Con El ruido eterno, el famoso crítico musical del New Yorker nos enseñó a entender el siglo XX a través de su música -de Strauss a Björk, pasando por Schönberg y los Beatles-, aprovechando que "el afán de enfrentar la música clásica a la cultura pop ha dejado ya de tener sentido intelectual o emocional". El volumen fue finalista del Pulitzer en 2008 y vendió la friolera de 50.000 ejemplares en España. En su segundo libro, Escucha esto (Seix Barral), Alex Ross (Washington D. C., 1968) recopila algunos de sus mejores artículos (que acompaña de una audioguía y de una lista de iTunes) para seguir demostrando que el ruido sólo existe en el oído de quien lo escucha.
Pregunta.- Un título como una orden. ¿Sigue imponiendo respeto la música clásica?
Respuesta.- En torno a la música clásica existe una especie de psicopatía. A veces la gente se siente intimidada, como si no merecieran esta música o no pudiera llegar a entenderla jamás. Otras veces, en cambio, la desprecia y la rechaza por el simple hecho de pertenecer al pasado. No logro entender ninguna de estas actitudes. La intensidad emocional de la música y su capacidad para sobrecogernos ha sido igual a lo largo de toda la Historia. Para mí sería muy difícil renunciar a ciertas obras o a determinados artistas. No puedes conocer a Shakespeare y no saber quién es Beethoven. O disfrutar con Picasso y no estremecerte con Stravinski. Lo mismo podría decirse hoy de Björk y Kaija Saariaho. Para mí es tan simple como eso.
P.- Después de Cage, Stockhausen, Reich, Lachenmann, Boulez, ¿queda vanguardia por hacer?
R.- A veces se da por hecho que la vanguardia está agotada y que todos los posibles nuevos sonidos se han inventado ya. Pero entonces aparece un compositor como John Luther Adams, de quien escribo en Escucha esto, que genera música de actividades sismológicas basadas en datos meteorológicos de Alaska. ¿No es esto nuevo? ¿No es esto bello? El tiempo ha demostrado que la música es una energía renovable. Todo depende de nuestra capacidad para apoyar la mentalidad independiente de determinados creadores e intérpretes.
P.- ¿Cuánto ha afectado la revolución digital al "ritual sagrado" de la música clásica?
R.- Es difícil de decir. La revolución digital ha hecho la música clásica más accesible que nunca. Considero un privilegio poder tener acceso a tanta música desde un ordenador, pero al mismo tiempo me pregunto si el acceso instantáneo devalúa la música de alguna manera. Porque el exceso de información puede resultar perjudicial. En ese sentido, el concierto en vivo sigue siendo una experiencia vital insustituible. No puedes dar al pause o saltar de pista en pista. Digamos que pierdes el control sobre el acto de la escucha y te invaden las emociones.
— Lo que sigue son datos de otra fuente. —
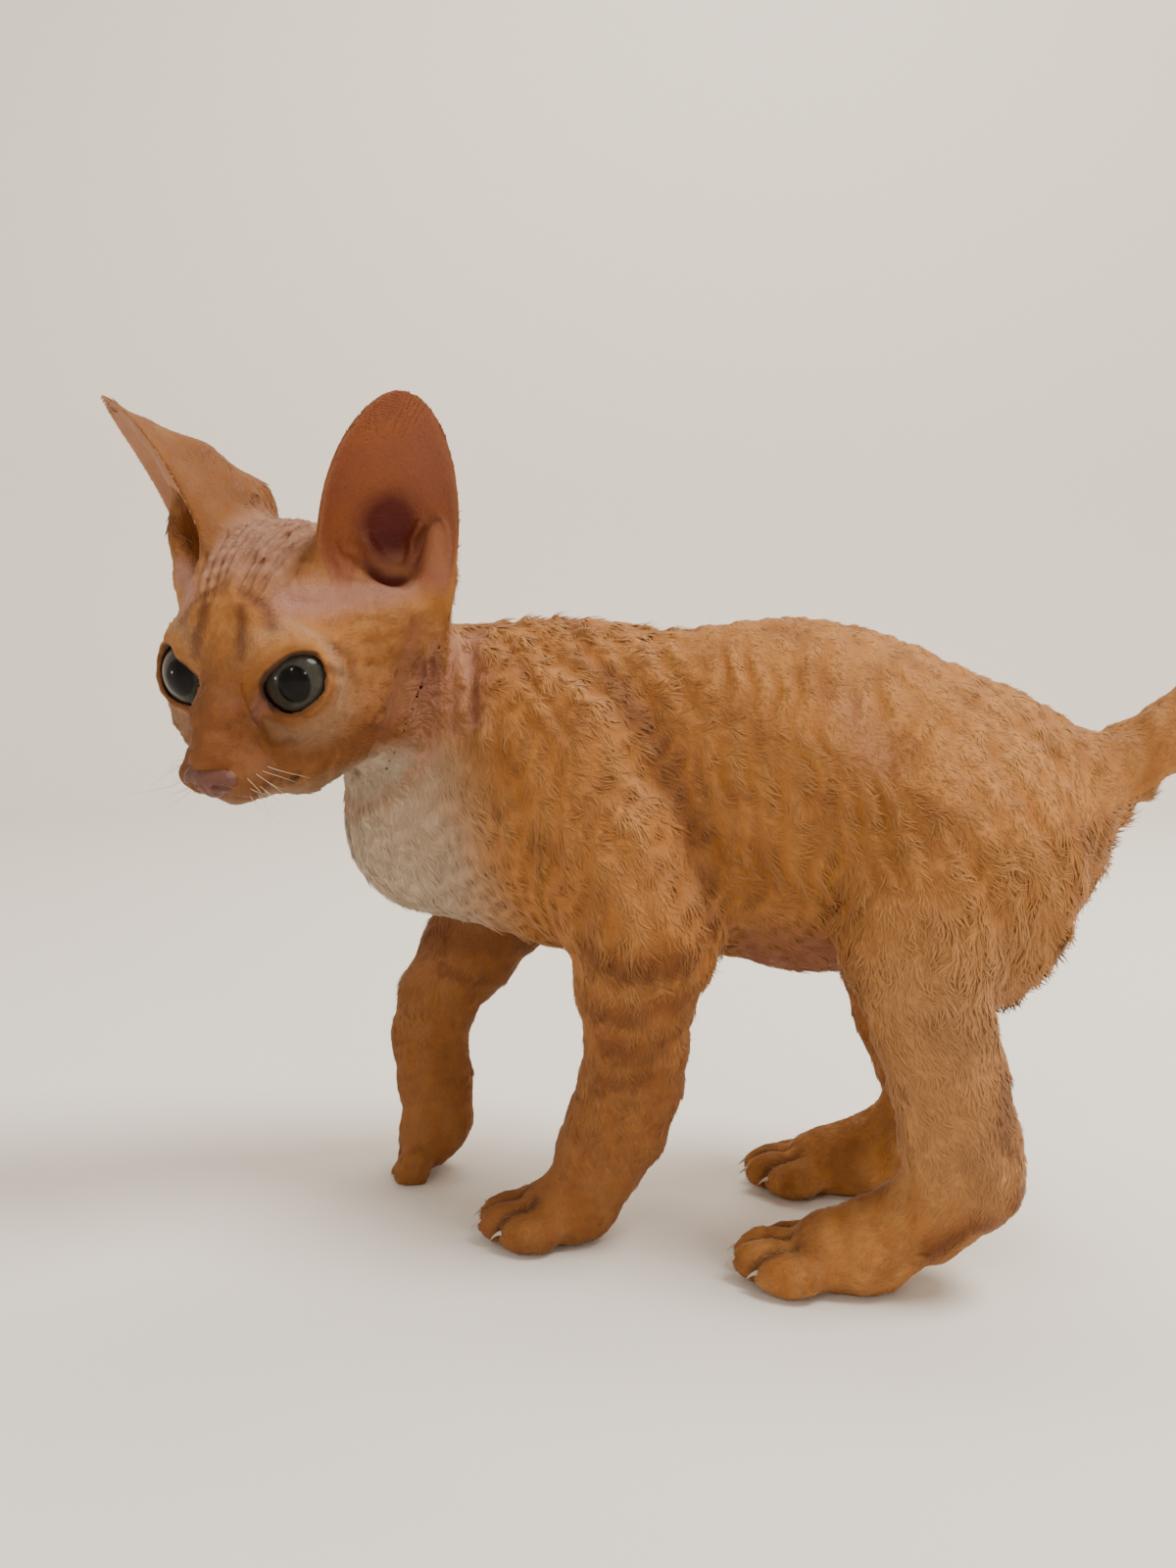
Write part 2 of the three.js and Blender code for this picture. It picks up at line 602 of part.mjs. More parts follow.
function headSolid() {
  let solid = localNet(HEAD_BOX[0], HEAD_BOX[1], HEAD_STEP).intersect(inside('head'));
  for (const side of ['left', 'right']) {
    solid = solid.subtract(lidOpening(side)).add(lidRing(side)).subtract(eyeSolid(side, EYE_RADIUS + GAP));
    solid = solid.subtract(earSolid(side, GAP));
  }
  solid = solid.add(tube(LIP.map(onSkin), LIP_RADIUS));
  return largest(solid.subtract(tube(MOUTH.map(onSkin), MOUTH_RADIUS)).subtract(noseRegion(GAP)));
}

function noseSolid() {
  let solid = localNet([-9, -42, -20], [9, -24, 4], 1.4).intersect(noseRegion(0));
  for (const s of [1, -1]) {
    const nostril = NOSTRIL.map(([x, y, z]) => toWorld(HEAD, [s * x, y, z]));
    solid = solid.subtract(tube(nostril, NOSTRIL_RADIUS));
  }
  return largest(solid);
}

// Line of the mouth from corner to corner, the lip below it, and a nostril, in the head's frame
const MOUTH_HALF = [[0, -32.6, -17.2], [4, -31.6, -17.8], [8.6, -27, -16.8], [11.8, -20.5, -15.6], [14, -15, -13.6]];
const bothSides = (half) => [...half.slice(1).reverse().map(([x, y, z]) => [-x, y, z]), ...half];
const MOUTH = bothSides(MOUTH_HALF);
const MOUTH_RADIUS = 0.8;
const LIP = bothSides(MOUTH_HALF.map(([x, y, z]) => [x * 0.96, y + 0.6, z - 1.7]));
const LIP_RADIUS = 1.1;
const NOSTRIL = [[2.6, -35.6, -12], [4.4, -34.2, -12.4], [5.8, -32.6, -13.2]];
const NOSTRIL_RADIUS = 0.8;
const TUBE_SIDES = 6;

function onSkin(point) {
  const spot = toWorld(HEAD, point);
  drawOnTo(skin, spot, 10);
  return spot;
}

// A round-ended tube through points
function tube(spots, radius) {
  const positions = [];
  const last = spots.length - 1;
  spots.forEach((spot, i) => {
    const way = vec(0, 0, 0).subVectors(spots[Math.min(i + 1, last)], spots[Math.max(i - 1, 0)]).normalize();
    const side = vec(0.3, 0.2, 1).cross(way).normalize();
    const up = vec(0, 0, 0).crossVectors(way, side);
    const size = i === 0 || i === last ? radius * 0.5 : radius;
    for (let j = 0; j < TUBE_SIDES; j++) {
      const angle = (j / TUBE_SIDES) * 2 * Math.PI;
      const rim = spot.clone().addScaledVector(side, size * Math.cos(angle));
      positions.push(...rim.addScaledVector(up, size * Math.sin(angle)).toArray());
    }
  });
  const triangles = ringTriangles(spots.length, TUBE_SIDES).slice(0, last * TUBE_SIDES * 6);
  const end = last * TUBE_SIDES;
  for (let j = 1; j < TUBE_SIDES - 1; j++) triangles.push(0, j + 1, j, end, end + j, end + j + 1);
  return outward(positions, triangles);
}

// Ear: a curved sheet round an upright axis, cut to a rounded outline, its root set in a groove of the skull
const EARS = {
  left: { root: [18, 11, 2], tip: [35, 8, 57.5], turn: 38 },
  right: { root: [9.5, 14, 4], tip: [42.5, 14, 56.5], turn: 46 },
};
const EAR_DEPTH = 9;
const EAR_BULGE = 4;
const EAR_SINK = 1.2;
const EAR_GROOVE = 0.06;
const EAR_MARGIN_FEET = { medial: 0.5, lateral: 0.2 };
const EAR_ROWS = 7;
const EAR_COLUMNS = 12;

const earRadius = (t) => 13.5 + 3 * t + 6 * t ** 3;
const earSpan = (t) => EAR_HALF_SPAN * (1 - t) ** 0.52;
const earThickness = (t) => mix(2.2, 1.1, t);

function earPoint(side, face, s, t, grow = 0) {
  const { root, tip, turn: degrees } = EARS[side];
  const axis = vec(...tip).sub(vec(...root));
  const height = axis.length();
  axis.normalize();
  const turn = radians(degrees);
  const gaze = vec(Math.sin(turn), -Math.cos(turn), 0);
  gaze.addScaledVector(axis, -gaze.dot(axis)).normalize();
  const across = vec(0, 0, 0).crossVectors(axis, gaze);
  const radius = earRadius(t);
  const angle = s * (earSpan(t) + grow) / radius;
  const far = radius + face * (earThickness(t) / 2 + grow);
  const spot = vec(...root).addScaledVector(axis, t * height);
  spot.addScaledVector(across, far * Math.sin(angle));
  const sunk = EAR_DEPTH * (1 - t) + EAR_BULGE * Math.sin(Math.PI * t);
  spot.addScaledVector(gaze, radius - far * Math.cos(angle) - sunk);
  if (side === 'right') spot.x = -spot.x;
  return spot.applyMatrix4(HEAD.matrix);
}

// The height at which a line of the ear, followed down, has sunk into the skull
function earFoot(side, face, s) {
  const depth = (t) => -skin(earPoint(side, face, s, t)) - EAR_SINK;
  let low = (s < 0 ? EAR_MARGIN_FEET.medial : EAR_MARGIN_FEET.lateral) * s ** 4;
  for (let t = low; t <= 0.8; t += 0.01) if (depth(t) > 0) low = t;
  let high = low + 0.01;
  for (let round = 0; round < 20; round++) {
    const middle = (low + high) / 2;
    if (depth(middle) > 0) low = middle;
    else high = middle;
  }
  return high;
}

function earSolid(side, grow = 0) {
  const positions = [];
  const grid = [-1, 1].map((face) => {
    const rows = [];
    for (let j = 0; j <= EAR_COLUMNS; j++) {
      const s = (2 * j) / EAR_COLUMNS - 1;
      const foot = earFoot(side, face, s) - grow * EAR_GROOVE;
      for (let i = 0; i <= EAR_ROWS; i++) {
        const t = mix(foot, 0.985, (i / EAR_ROWS) ** 0.85);
        rows.push(positions.length / 3);
        positions.push(...earPoint(side, face, s, t, grow).toArray());
      }
    }
    return rows;
  });
  const triangles = [];
  const at = (face, i, j) => grid[face][j * (EAR_ROWS + 1) + i];
  const quad = (a, b, c, d) => triangles.push(a, b, c, a, c, d);
  for (let j = 0; j < EAR_COLUMNS; j++) {
    for (let i = 0; i < EAR_ROWS; i++) {
      quad(at(1, i, j), at(1, i, j + 1), at(1, i + 1, j + 1), at(1, i + 1, j));
      quad(at(0, i + 1, j), at(0, i + 1, j + 1), at(0, i, j + 1), at(0, i, j));
    }
    quad(at(0, 0, j), at(0, 0, j + 1), at(1, 0, j + 1), at(1, 0, j));
    quad(at(1, EAR_ROWS, j), at(1, EAR_ROWS, j + 1), at(0, EAR_ROWS, j + 1), at(0, EAR_ROWS, j));
  }
  for (let i = 0; i < EAR_ROWS; i++) {
    quad(at(0, i, 0), at(1, i, 0), at(1, i + 1, 0), at(0, i + 1, 0));
    quad(at(1, i, EAR_COLUMNS), at(0, i, EAR_COLUMNS), at(0, i + 1, EAR_COLUMNS), at(1, i + 1, EAR_COLUMNS));
  }
  return outward(positions, triangles);
}

// Materials
const paint = (color, roughness) => new THREE.MeshStandardMaterial({ color, roughness, metalness: 0 });
const COAT = [0xd09a5c, 0.85];
const LEATHER = [0xb9766a, 0.6];
const GLASS = [0x4d5a58, 0.08];

const PARTS = [
  ['head', headSolid, COAT],
  ['nose', noseSolid, LEATHER],
  ['ear_left', () => largest(earSolid('left').intersect(inside('head'))), COAT],
  ['ear_right', () => largest(earSolid('right').intersect(inside('head'))), COAT],
  ['eye_left', () => eyeSolid('left', EYE_RADIUS), GLASS],
  ['eye_right', () => eyeSolid('right', EYE_RADIUS), GLASS],
  ['neck', () => flesh('neck', ['head']), COAT],
  ['torso', () => flesh('torso', ['neck', 'tail', 'foreleg_left', 'foreleg_right', 'hindleg_left',
    'hindleg_right']), COAT],
  ['foreleg_left', () => flesh('foreleg_left', ['forepaw_left']), COAT],
  ['foreleg_right', () => flesh('foreleg_right', ['forepaw_right']), COAT],
  ['hindleg_left', () => flesh('hindleg_left', ['hindpaw_left']), COAT],
  ['hindleg_right', () => flesh('hindleg_right', ['hindpaw_right']), COAT],
  ['forepaw_left', () => flesh('forepaw_left', []), COAT],
  ['forepaw_right', () => flesh('forepaw_right', []), COAT],
  ['hindpaw_left', () => flesh('hindpaw_left', []), COAT],
  ['hindpaw_right', () => flesh('hindpaw_right', []), COAT],
  ['tail', () => flesh('tail', []), COAT],
];

const kitten = new THREE.Group();
for (const [name, make, [color, roughness]] of PARTS) {
  const mesh = new THREE.Mesh(geometryOf(make()), paint(color, roughness));
  mesh.name = name;
  kitten.add(mesh);
}

// The origin is the middle of the box, on the floor
const box = new THREE.Box3().setFromObject(kitten);
kitten.position.set(-(box.min.x + box.max.x) / 2, -(box.min.y + box.max.y) / 2, -box.min.z);
kitten.updateMatrixWorld(true);

export default kitten;
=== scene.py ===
"""A devon rex kitten, life size and still, as a museum shows it.

It has a skin, a curly coat, eyes, a nose, claws and whiskers. The skin is one smooth field of blended masses,
in millimetres, with +Z up, the body along -Y and its left side towards +X. It lies inside the solids by the
depth of the coat, and the tufts of the coat stand on it.
"""

import math

import bpy
import numpy as np
from mathutils import Matrix, Vector


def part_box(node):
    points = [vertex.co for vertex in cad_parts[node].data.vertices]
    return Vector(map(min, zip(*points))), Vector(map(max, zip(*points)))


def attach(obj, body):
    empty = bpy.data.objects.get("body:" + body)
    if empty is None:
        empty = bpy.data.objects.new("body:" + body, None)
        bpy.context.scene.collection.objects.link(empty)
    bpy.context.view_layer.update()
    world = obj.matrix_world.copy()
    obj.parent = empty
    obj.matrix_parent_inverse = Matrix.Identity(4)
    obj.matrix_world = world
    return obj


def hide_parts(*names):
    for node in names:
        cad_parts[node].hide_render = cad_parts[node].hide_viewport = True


bl_info = {
    "name": "Devon rex kitten",
    "version": (1, 0, 0),
    "blender": (4, 5, 0),
    "location": "3D view > Sidebar > Kitten",
    "description": "Builds the skin, coat, eyes, nose, claws and whiskers of a devon rex kitten",
    "category": "Object",
}

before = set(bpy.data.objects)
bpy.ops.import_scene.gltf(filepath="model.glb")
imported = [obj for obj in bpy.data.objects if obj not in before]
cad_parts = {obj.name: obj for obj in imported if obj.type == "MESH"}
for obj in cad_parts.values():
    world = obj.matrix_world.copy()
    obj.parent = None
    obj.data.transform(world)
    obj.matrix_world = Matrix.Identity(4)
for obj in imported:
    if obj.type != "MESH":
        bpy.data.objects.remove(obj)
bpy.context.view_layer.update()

MM = 0.001
SEED = 20
BODY = "root"
# A distance greater than any in the kitten, in millimetres
FAR = 1e3

# Blending and masses of the field


def soft_min(a, b, width):
    """The lesser of two distances, blended over a width."""
    near = np.maximum(width - np.abs(a - b), 0) / width
    return np.minimum(a, b) - near * near * width / 4


def soft_max(a, b, width):
    """The greater of two distances, blended over a width."""
    return -soft_min(-a, -b, width)


def length_of(v):
    """Lengths of rows."""
    return np.sqrt(np.einsum("ij,ij->i", v, v))


def unit(v):
    """Rows made one long."""
    return v / np.maximum(length_of(v), 1e-9)[:, None]


def step_up(value, low, high):
    """A smooth rise from 0 to 1 between two values."""
    t = np.clip((value - low) / (high - low), 0, 1)
    return t * t * (3 - 2 * t)


def step_down(value, low, high):
    """A smooth fall from 1 to 0 between two values."""
    return step_up(-value, -high, -low)


def most(*masks):
    """The greatest of several masks at each point."""
    return np.maximum.reduce(masks)


def turn(yaw, pitch=0.0, roll=0.0):
    """The matrix of a turn about Z, after X, after Y, in degrees."""
    spin = Matrix.Rotation(math.radians(yaw), 3, "Z") @ Matrix.Rotation(math.radians(pitch), 3, "X")
    return np.array(spin @ Matrix.Rotation(math.radians(roll), 3, "Y"))


class Place:
    """A frame in the kitten: its origin and its turn."""

    def __init__(self, origin, yaw=0.0, pitch=0.0, roll=0.0):
        self.origin = np.array(origin, dtype=float)
        self.spin = turn(yaw, pitch, roll)

    def local(self, p):
        return (p - self.origin) @ self.spin

    def world(self, q):
        return self.origin + np.asarray(q, dtype=float) @ self.spin.T


def egg(centre, radii, yaw=0.0, pitch=0.0, roll=0.0):
    """The distance to an egg-shaped mass."""
    at = Place(centre, yaw, pitch, roll)
    size = np.array(radii, dtype=float)

    def distance(p):
        q = at.local(p) / size
        near = length_of(q)
        slope = length_of(q / size)
        return near * (near - 1) / np.maximum(slope, 1e-6)

    return distance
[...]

P.- La historia de la música es un continuum ininterrumpido de sonidos y de ruidos, pero también una sucesión de hitos. ¿Cuál diría que ha sido el último acontecimiento importante?
R.- Me atrevería a decir que aparición del minimalismo en los años sesenta y el desarrollo de espectralismo en los años setenta fueron los cambios estilísticos más importantes de la música clásica moderna. No son de ninguna manera la última palabra, pero ayudaron a la consolidación de las ideas anteriores más que a la formulación de otras nuevas. No me sorprendería que nos encontráramos cerca de una nueva revolución musical. Ha llegado la hora de un cambio radical.
P.- Su apetito musical es de lo más variopinto. ¿Se obliga también a escuchar música que no le gusta?
R.- Por supuesto. Pero lo que me gusta o no me gusta resulta irrelevante al final. Soy periodista, y mi trabajo consiste en transformar en palabras los acontecimientos musicales. Mi opinión es en realidad la parte menos interesante de la ecuación. Lo que importa es llegar a transmitir ese momentum a la gente.
P.- ¿Cuál diría que es el artículo de Escucha esto que más le ha costado escribir?
R.- Sin duda, el de Bob Dylan. Estoy profundamente enamorado de su música y me pareció diabólicamente difícil poner en palabras ese sentimiento. Dejé el artículo en suspenso durante varios meses, algo que no me había pasado nunca en toda mi carrera. Gracias a la experiencia de mis colegas y editores del New Yorker conseguí terminarlo. Quedé satisfecho con el resultado, aunque tuve que reconocer que Dylan seguiría siendo un misterio para mí.